1. On or about July 29, 1992, Peter Zinkevich (hereinafter referred to as "the Employee") sustained an industrial accident resulting in a fractured calcaneus while in the employ of Woolworth Corporation (the Employer). Additionally, on September 11, 1993, the Employee’s leg gave way and he fell, injuring his shoulder.

2. Insurance Company of North America ("INA"), thereafter Century Insurance Company (hereinafter referred to as "the Insurer"), subsequently accepted the employee’s injuries as compensable and commenced payment of weekly disability benefits.

3. In 1995, the Employee’s counsel, Constance Morrison, Esquire, reached an oral agreement with the Insurer redeeming liability for the Employee’s injuries in the amount of $50,000.00.
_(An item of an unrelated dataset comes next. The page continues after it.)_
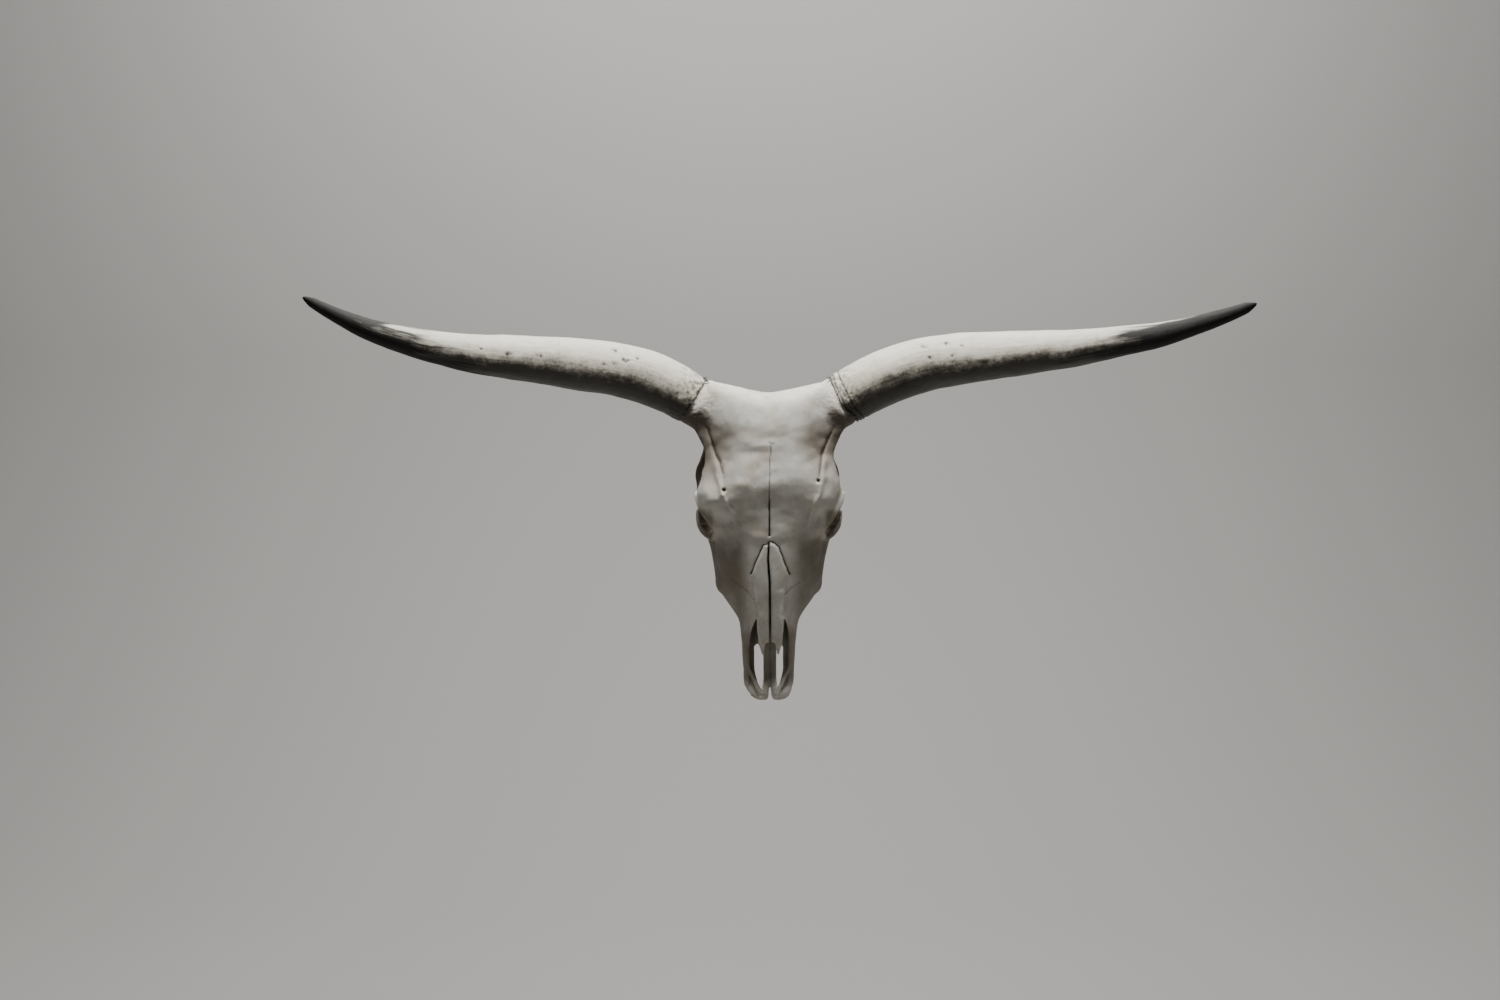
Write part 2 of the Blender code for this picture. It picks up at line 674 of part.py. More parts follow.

4. A Section 10A conference was scheduled for February 23, 1995. . . .

5. The Employer signed Form 116A, consenting to the settlement amount of $50,000.00. . . .
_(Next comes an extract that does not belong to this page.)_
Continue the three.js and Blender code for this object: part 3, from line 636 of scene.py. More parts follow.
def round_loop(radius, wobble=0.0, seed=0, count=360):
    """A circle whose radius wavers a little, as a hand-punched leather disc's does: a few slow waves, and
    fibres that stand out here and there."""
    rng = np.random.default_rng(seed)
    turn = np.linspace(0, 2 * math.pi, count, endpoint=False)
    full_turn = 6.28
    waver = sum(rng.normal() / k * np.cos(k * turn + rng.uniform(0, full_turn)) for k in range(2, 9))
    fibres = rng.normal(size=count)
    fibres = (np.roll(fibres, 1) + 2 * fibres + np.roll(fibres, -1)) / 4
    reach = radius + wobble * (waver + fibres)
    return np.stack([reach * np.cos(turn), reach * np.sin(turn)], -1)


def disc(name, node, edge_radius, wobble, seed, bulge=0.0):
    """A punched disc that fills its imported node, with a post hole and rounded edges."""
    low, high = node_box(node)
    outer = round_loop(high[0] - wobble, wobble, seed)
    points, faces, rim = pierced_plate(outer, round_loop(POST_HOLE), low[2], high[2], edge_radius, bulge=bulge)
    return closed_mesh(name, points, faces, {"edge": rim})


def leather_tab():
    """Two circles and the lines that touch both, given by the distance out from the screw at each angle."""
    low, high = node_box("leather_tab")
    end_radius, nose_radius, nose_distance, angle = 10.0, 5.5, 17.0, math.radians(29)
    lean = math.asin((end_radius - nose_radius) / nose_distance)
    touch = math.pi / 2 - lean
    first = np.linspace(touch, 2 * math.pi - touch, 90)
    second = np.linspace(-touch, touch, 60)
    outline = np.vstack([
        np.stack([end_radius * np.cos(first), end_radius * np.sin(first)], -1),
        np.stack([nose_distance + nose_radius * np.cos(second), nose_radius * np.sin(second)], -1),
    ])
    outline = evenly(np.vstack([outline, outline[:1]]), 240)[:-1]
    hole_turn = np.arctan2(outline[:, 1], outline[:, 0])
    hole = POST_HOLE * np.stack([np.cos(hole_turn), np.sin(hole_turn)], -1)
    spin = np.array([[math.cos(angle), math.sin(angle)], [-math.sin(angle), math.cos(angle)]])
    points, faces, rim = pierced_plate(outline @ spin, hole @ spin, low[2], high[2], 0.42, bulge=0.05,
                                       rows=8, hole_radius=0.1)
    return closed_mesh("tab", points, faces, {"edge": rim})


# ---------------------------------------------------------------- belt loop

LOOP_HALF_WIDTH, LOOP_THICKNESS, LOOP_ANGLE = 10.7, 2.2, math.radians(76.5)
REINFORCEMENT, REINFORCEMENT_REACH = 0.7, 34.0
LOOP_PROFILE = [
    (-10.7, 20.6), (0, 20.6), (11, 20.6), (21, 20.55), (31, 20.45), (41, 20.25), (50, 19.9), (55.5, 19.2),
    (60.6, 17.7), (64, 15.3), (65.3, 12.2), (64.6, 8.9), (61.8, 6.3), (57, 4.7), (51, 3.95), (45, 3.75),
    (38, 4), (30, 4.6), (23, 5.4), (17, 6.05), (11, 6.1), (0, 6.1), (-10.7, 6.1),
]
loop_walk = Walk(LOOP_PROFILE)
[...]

6. On the evening of February 22, 1995, the date before the scheduled conference, the Employee became ill and died. . . .

7. Attorney Morrison prepared lump sum papers . . . which were unexecuted and unfiled at the time of Mr. Zinkevich’s death and had not been transmitted to the Insurer.
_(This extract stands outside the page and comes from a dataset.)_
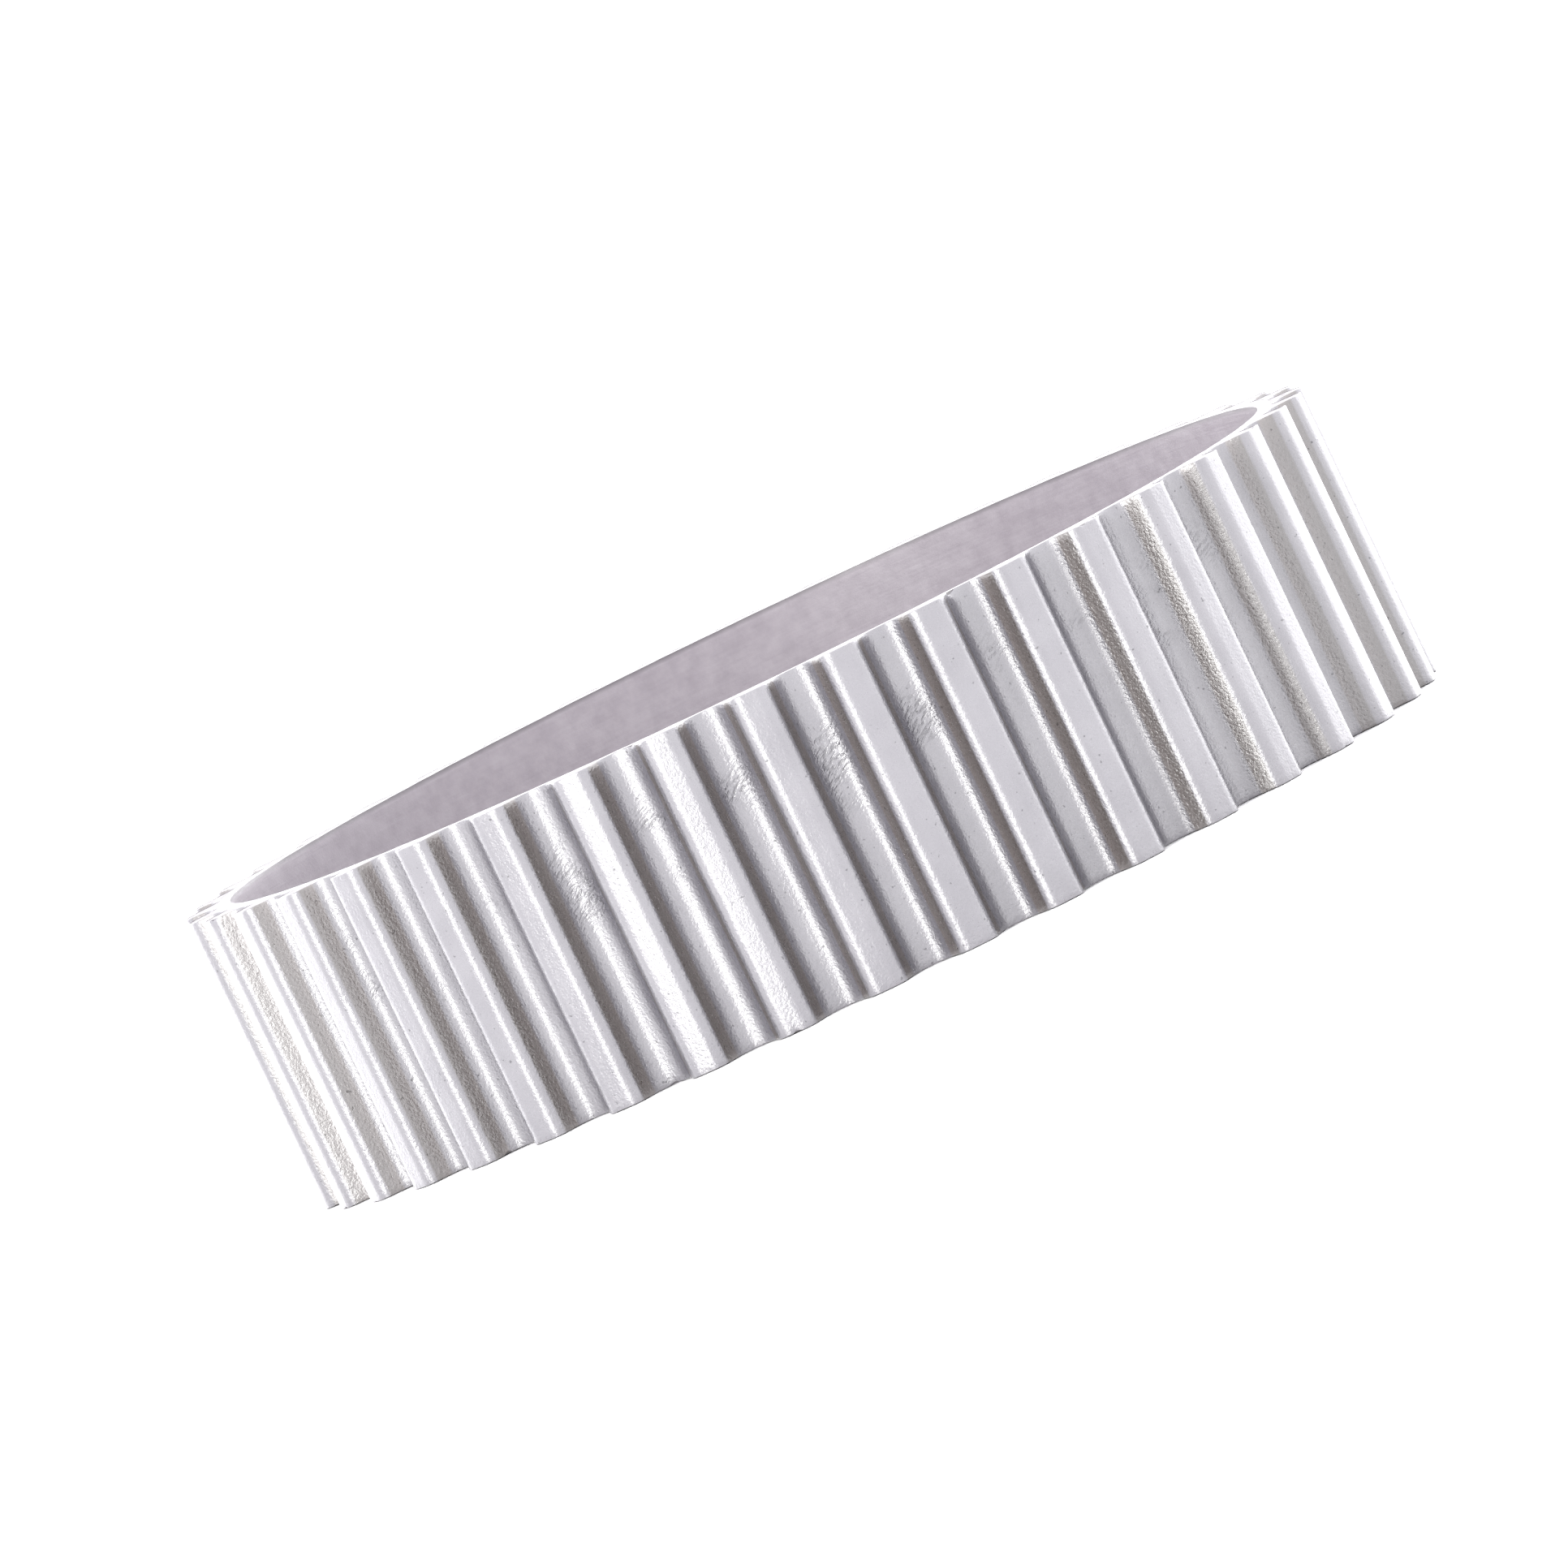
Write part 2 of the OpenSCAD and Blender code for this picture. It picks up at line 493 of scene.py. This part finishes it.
# %% [markdown]
# ## The tooth facing
#
# The facing is a woven nylon fabric, moulded over the teeth, in a dark grey. It is one continuous
# skin. A Solidify modifier on an open sheet would give it thickness too, but then the cut edge and
# the nicks couldn't be shaped, so it is woven as a closed ring like the other layers.

# %% Weave the facing
FABRIC_CORNER = 0.05 * MM
facing_back = [p for p, n in toothed_outline(FACING_THICKNESS)]
facing_section = cross_section(rows=50, cut_steps=2, inner_rows=2, outer_round=FABRIC_CORNER,
                               inner_round=0, thickness=FACING_THICKNESS)
facing = weave_ring("woven_facing", facing_outline, facing_back, facing_section, facing_shift)
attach(facing, "root")
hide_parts("tooth_facing")
print(f"facing: {len(facing.data.polygons)} faces")

# %% [markdown]
# ## The tooth rubber
#
# All the teeth are one moulding. Only its two cut faces show, as the paler filling between the
# facing's dark cut edge and the backing. The knife leaves the soft rubber a little lower than the
# fabric, which is what makes the layers readable on a real cut edge.

# %% Weave the tooth rubber
RUBBER_SINK = 0.02 * MM


def sliced_shift(point, out, share):
    """Moves a point of the cut rubber: knife marks, and slightly below the fabric's edge."""
    edge = near_cut(point)
    if not edge:
        return Vector((0, 0, 0))
    sink = RUBBER_SINK if point.z < BELT_WIDTH / 2 else -RUBBER_SINK
    return Vector((0, 0, (knife_shift(point) + sink) * edge))


rubber_outline = toothed_outline(FACING_THICKNESS)
backing_edge = [p.normalized() * BACKING_RADIUS for p, n in rubber_outline]
rubber_section = cross_section(rows=4, cut_steps=8, inner_rows=4, outer_round=0,
                               inner_round=0, thickness=TOOTH_HEIGHT)
rubber = weave_ring("moulded_teeth", rubber_outline, backing_edge, rubber_section, sliced_shift)
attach(rubber, "root")
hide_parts("tooth_rubber")
print(f"tooth rubber: {len(rubber.data.polygons)} faces")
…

8. When apprised of Mr. Zinkevich’s death, Defense Counsel Jennifer Hylemon expressed inability to proceed on a lump sum hearing. Subsequently, the Insurer denied liability for the lump sum and the experience-modified Employer rescinded its consent to the lump sum settlement.

9. The matter was subsequently reassigned before Administrative Law Judge William A. Pickett on April 5, 1996.

10. Administrative Law Judge Pickett declined to approve the settlement for the reasons set out in his letter of April 25, 1996. . . . ["Since the papers presented to me on April 5, 1996 have no signature, I assumed the agreement to lump sum was all oral . . . The Department of Industrial Accidents lacks authority to enforce its order or decisions. While it may approve or disapprove proposed lump sum agreements, the Department (of which the Reviewing Board is a part) has no recourse authority [sic] to determine whether or not a binding oral contract for lump sum has been entered into this case [sic]. In my view, there is no administrative remedy within the Department of Industrial Accidents. So ordered."]

11. Attorney Morrison then filed suit against Century in Worcester Superior Court. Century’s Motion to Dismiss was allowed and judgment entered in its favor on December 8, 1997.5

12. Subsequently, Attorney Morrison sought to have the matter heard by the Reviewing Board of the Department of Industrial Accidents . . . but was informed by Joseph W. Jennings, III., then Senior Judge, that the Reviewing Board had no jurisdiction over the issue involved. . . .

13. A claim was subsequently filed with the Department of Industrial Accidents. . . .

14. That claim was denied at § 10A conference. . . .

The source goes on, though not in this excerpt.